超老舗コングロマリットらしく、パラマウントプラスにあるコンテンツは手を替え品を替え、擦り続けても人気が衰えないものが目立ち、バリエーションも豊富です。たとえば、トム・クルーズ主演の「トップガン」や「ミッション:インポッシブル」シリーズに、ヒット犯罪捜査ドラマの「CSI」もあれば、SFシリーズ「スター・トレック」も並びます。言うなれば、所有するIP(知的財産)をこれでもかと詰め込んだ動画配信サービスというわけです。
なお、パラマウントプラスは当初、CBS All Accessという名で2014年に始まり、2021年に今のサービス名に改名されています。そもそも社名そのものもバイアコムとCBSが2019年に再統合した後、2022年2月に現在のパラマウント・グローバルに変わった経緯があり、“パラマウント”のブランド名を推す超老舗コングロマリットによる動画配信サービスという見方もできます。
JCOMとWOWOWと組む座組
このパラマウントプラスの日本市場参入に本来、競合他社は脅威を感じてもおかしくはないでしょう。消費者からは選択肢が増えることにうれしいやら、悩ましいやらという反応が返ってきそうですが、実際の参入方法をみると、影響力はそれほど大きいものではありません。なぜなら、Netflixやディズニープラスのように独立したサービスとして提供されず、パラマウントプラスが直接的に日本市場で勝負するわけではないからです。
WOWOWが提供中のVODサービス「WOWOWオンデマンド」と、JCOMが10月4日から開始した新たなオプションとしてのVODサービス「J:COM STREAM」の枠組みの中で展開されます。つまり、パラマウントプラスを目玉に、WOWOWとJCOMのそれぞれのサービスが拡充するというものです。
加入者数が250万人を切り始めたWOWOWにとって力を入れ始めている動画配信事業戦略の一環にあり、また約563万世帯にケーブルテレビを含めた家庭内インフラを提供するJCOMにとっても、配信サービスを打ち出していくための切り札としているのは明らかです。

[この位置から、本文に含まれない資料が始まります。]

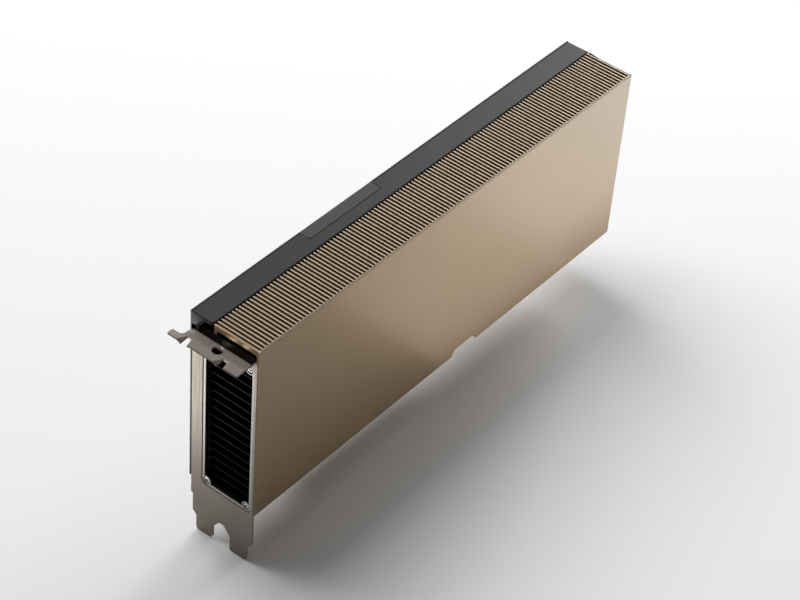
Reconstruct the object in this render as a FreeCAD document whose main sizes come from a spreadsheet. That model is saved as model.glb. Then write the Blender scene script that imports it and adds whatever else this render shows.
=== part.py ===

では、なぜこのような座組となったのかというと、パラマウントプラスの日本上陸を発表した会見を主催したJCOM岩木陽一社長は「パラマウント・グローバルとの長年のパートナーシップ関係が実を結んだ」と話し、パラマウント・グローバルのアジア責任者であるキャサリン・パークも同様のコメントを残しています。
当然ながら、双方の利害が一致したというわけでしょう。内情としては、パラマウントプラスはもともと既存の日本のメディアと提携したバンドル形態で提供することを計画し、その相手が最終的にJCOMとWOWOWだったというプロセスが想定されます。